Unsaid
Notes: For Kaida who is a wonderful wonderful person far more talented than me and loves both these crack pairings.
'I am sorry Shino, I thought they were mission documents you had forgotten.'
He believes him of course. His father is not the type to pry through his sons belongings. Nontheless the damage has still been done, Shino is still humiliated, his deepest secret laid bare.
In retrospect he should have burned the letters after he realised he would never send them. But he couldn't bring himself to do it, because it felt like to burn them would be to acknowledge and accept it would never be.
' Do you love this girl?'
His father's voice is gentle, perhaps far gentler than Shino has ever heard it.
'I believe so.'
It occurs to Shino suddenly that one day his father will be a old man. He is not yet but in the weary sigh and the slump of his shoulders he feels like he is glimpsing the future, seeing an bent, tired old man weighed down by his regrets.
'You know your mother and myself had an arranged marriage.'
He does. It has never been something that was kept from him.
'It was good thing for me, I think I am one of the few who can say they ever found true companionship from such a forced arrangement. Your grandfather picked well for me and in time I grew to love the woman I married.'
Shibi reaches up sliding off his glasses, the charms tinkling loudly in the silence, and rubbing the bridge of his nose tiredly while his son waits patiently for him to continue.

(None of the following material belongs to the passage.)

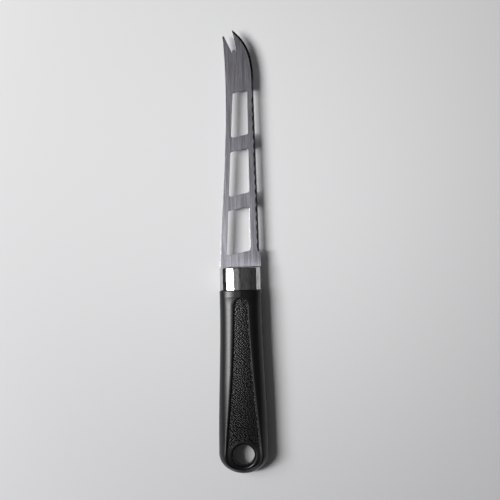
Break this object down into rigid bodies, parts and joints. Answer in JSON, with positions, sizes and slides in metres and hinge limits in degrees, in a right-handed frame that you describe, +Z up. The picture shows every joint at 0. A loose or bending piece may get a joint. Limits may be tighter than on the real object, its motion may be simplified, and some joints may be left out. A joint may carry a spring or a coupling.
{
  "type": "cheese knife",
  "caption": "Cheese knife lying on its side: forked and windowed flat blade with a finely scalloped edge, oval metal ferrule, and moulded handle with sunk grained panels and a hanging hole.",
  "frame": {"origin": "on the surface that the knife lies on, under the middle of its length and width", "axes": "+X towards the cutting edge, +Y towards the forked tip, +Z up through the blade's ground side"},
  "size_m": [0.0268, 0.2399, 0.0138],
  "materials": {
    "blade_steel": "satin, brushed lengthwise",
    "ferrule_steel": "polished",
    "handle_plastic": "semi-gloss shoulders, fine grain in the sunk panels"
  },
  "bodies": {
    "root": {"blade": "blade_steel", "ferrule": "ferrule_steel", "handle": "handle_plastic"}
  },
  "joints": []
}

'But I loved another before that.'
It comes as suprise, of course it does. It is difficult for anyone to think of their parent as once young, once perhaps as foolishly in love as they themselves were.
'The girl in the letter. Does she have a bloodline trait?'
Shino shook his head, not missing the slight look of relief on his father's face.
'That's good. I'm sure you're aware that it is impossible to marry into our clan if you have a bloodline that would possibly conflict and cause children to reject the kikkai infusion.'
'The woman you loved.... had a bloodline trait.'
His father nods staring down at the glasses in his hands. Perhaps he does not want to look at his son while he relates this story. Shino wonders if he does not wish to look at him because he does not want him to see that regret in his eyes, to have him see that he would have prefered to have been with this woman rather than Shino's own mother.
He thinks he should look at him anyway.
'She was beautiful. I know every man in love believes that the woman he has fallen for is the most perfect creature but she was truly extraordinary. But it was more than that. She was something wild, headstrong, commanding. I was years older than her but we ended up taking the Chuunin exams at the same time, her team were put forward when they were about the same age as you were. She managed to best one of my teammates in a one-on-one fight and while I knew I should be supporting him, I found myself....glad that she had won. I congratulated her on her victory, she smiled at me and I was in love.'
It is a bitterly familiar tale, Shino thinks. After-all the Chuunin exams were when he had first noticed her.
'But I never told her and though I watched her for years afterwards we only spoke on a buisness or rarely a friendship level. I could not even contemplate taking it furthur because I did not want to leave my clan but no matter how I tried I could not make myself stop loving her.'
His father's eyes are distant, looking back at memories that perhaps were better off hidden away and Shino feels a twinge of guilt. He wonders if he is looking at himself in twenty years time, someone who is happy but who's happiness has a certain hollow quality to it because of opportunities lost, because of words left unsaid.
'Of course she found someone else. It was inevitable. The boy she was on the genin team with, who progressed through the ranks with her. It was not unexpected. People often form relationships within their genin teams'
The letters crumple in his hands as he unconciously clenches his fists. He has worried she is already attached to someone within her team, there are signs that he cannot ignore, signs that make him feel sick and worryingly angry.
'They never married but they would have one day had his death not been so sudden. Whenever I feel angry or resentful towards him and what he unknowingly took from me I think, at least I knew my son, at least I got to watch you grow, to know the joy of being a father. That is a joy Asuma will never know.'
For a moment Shino is sure he has heard incorrectly.
'You....are talking about Kurenai-sensei.'
'Yes.'
They sit in silence for a long moment while
Slowly he reaches out a hand to rest it on his father's shoulder. It is the only gesture of comfort he can currently think of.
'You should tell this girl. This...TenTen. At least if she says no, you will have closure on your feelings.'
He thinks he will take this advice. Perhaps even today, he will track her down and hand her the letters filled with his thoughts of her, the ones he has been writing and not sending for five years now. Because he does not want to sit here with his own son one day, in a future more bleak than he hopes for, and relate a story of how a part of himself will always be hollow.
He does not want the regret that comes with leaving things unsaid.